Наконец, решившись, он легонько трогает Никомеда за плечо. Никакой реакции. Хозяин не двигается и не отрывает взгляда от листка.

– Господин, вы с самого рассвета сидите тут с этим листком. Не знаю, что с вами случилось, мой господин, просто ума не приложу… Обыкновенный листок…

Никомед не отвечает и не двигается.

Солнце уже клонится к закату, а барон все так же неподвижен. Сидит, не шевелясь, на валуне и созерцает листок. Встревоженный Рамондо подносит ему кусок хлеба и ломтик вяленого мяса.

– Вы хоть поешьте немного, раз уж совсем не хотите двигаться. На таком-то холоде. Вы чувствуете, какой холодина? А ветер?

Никомед и не думает отвечать. Он словно прирос к валуну.

Рамондо снова сует ему хлеб с мясом, но, поняв тщетность своих усилий,

садится и принимается есть в одиночку.

– Я знаю, – говорит он. – Это все из-за ваших философов… Оставили бы вы их в покое, господин, они все уже мертвые, а вам еще жить и жить. Как же мы теперь доберемся до Иерусалима?

Но даже упоминание о Иерусалиме не выводит Никомеда из состояния ступора.

Бласко и Аделаида в отчаянии от странного поведения Никомеда и снова взывают к Господу, моля его о помощи.

С верхней террасы башни Бласко тревожно вглядывается в равнину.

– Уже три дня, как он не двигается. Совсем как какой-нибудь столпник. Может, это у него болезнь такая? Не знаешь что и думать.

Рядом с лицом Бласко появляется напряженное лицо Аделаиды.

– Мне известна лишь одна болезнь, делающая человека совсем неподвижным. Смерть.

– Хоть бы Рамондо удалось его расшевелить, заставить подняться…

Аделаида поворачивается к священнику и смотрит на него фанатично горящими глазами.

– Только бы бес не овладел его душой!… – восклицает она, хватая священника за рукав. – Мне страшно, Бласко!…

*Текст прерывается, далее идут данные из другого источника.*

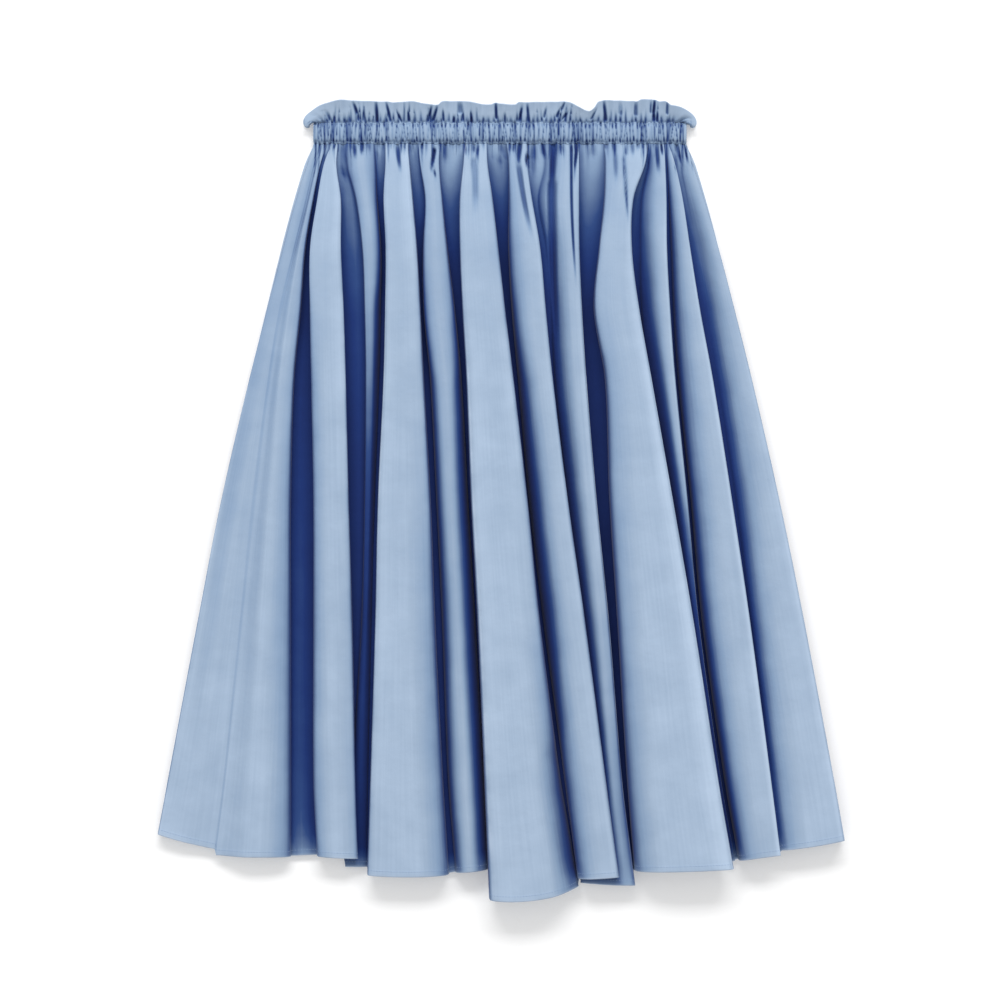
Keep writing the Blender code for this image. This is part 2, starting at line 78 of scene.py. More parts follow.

Бласко после нескольких мгновений сосредоточенного молчания начинает читать молитву:

– Ostende nobis Domine
misericordiam tuam. Et
salutare tuum da nobis.
Аллилуйя…

На Никомеда ди Калатраву нисходит благодать Господня, и он снова пускается в путь. Теперь уже – в сторону настоящего Иерусалима

Никомед, погруженный в созерцание листка, все еще неподвижно сидит на камне. Рядом с ним стоит священник, а чуть в сторонке – Рамондо, с надеждой глядящий на дона Бласко: вдруг он сумеет сделать то, что не удалось ему, и выведет хозяина из этой непонятной неподвижности.